If you were talking to a friend or a fan who was interested in getting involved in some of these issues but wasn’t sure where to start, what would you suggest?

It’s hard because there are so many good and different organizations dealing with just about anything — whether it’s climate change or animal rights or human rights — there’s certainly no shortage of really wonderful people working on great organizations and great causes. So honestly, I would just say to someone, “Come up with a list of five things that you care about and go online and start looking around.” Google is really the best mechanism for educating yourself as far as what’s out there and what the different organizations are.

You mentioned spending holidays with your family, and I know you recorded a holiday hotline for PETA a few years ago. What are your plans this year?

When I first became a vegan, and when I first became a very serious animal-rights activist, I would go to Thanksgiving with my family and just go on tirades about how unethical it was to eat animal products and eat animals.

How did that go over?

Well, not too well. And I realized that I was selling dissent, and I wasn’t necessarily making the world a better place. Maybe this is too much of a compromise on my part, but my feeling is if I go home for Thanksgiving and my family’s eating turkey, I don’t think I accomplish anything by making them feel bad about what they’re doing.
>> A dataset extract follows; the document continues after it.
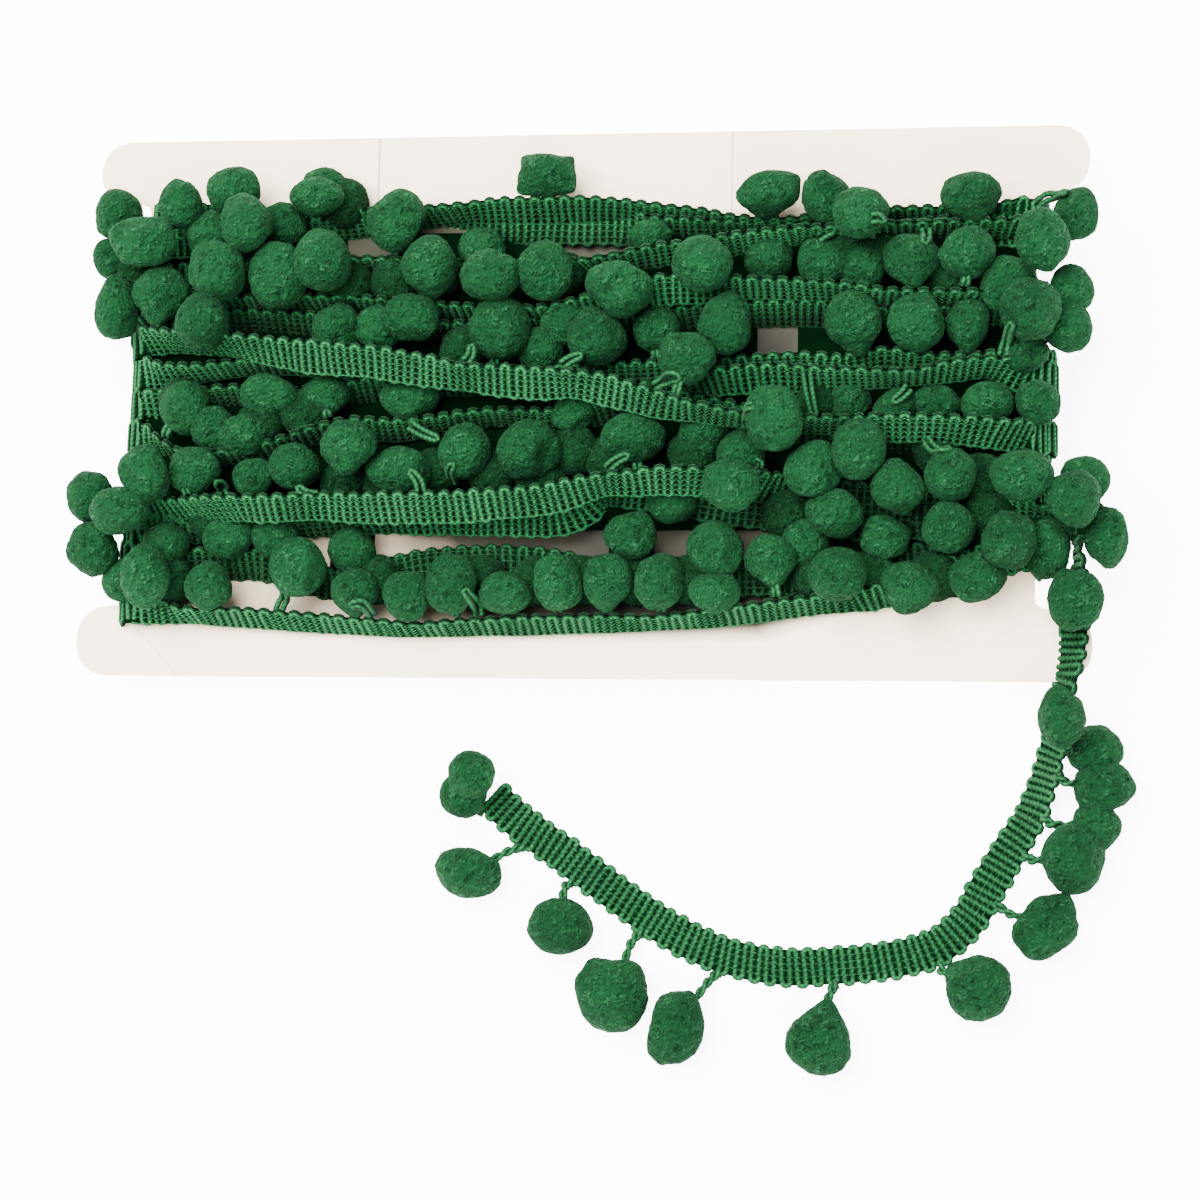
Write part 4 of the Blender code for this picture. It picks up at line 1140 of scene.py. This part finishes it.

I think that the best way to try to change people’s minds about things is by respectfully providing them with information and using yourself as an example. Whenever I’ve gone on a tirade and yelled at people to try to change their beliefs, they usually just end up responding by being defensive. So now, I’m still just as committed to trying to make the world a better place — I just don’t necessarily want to scream at people in the process.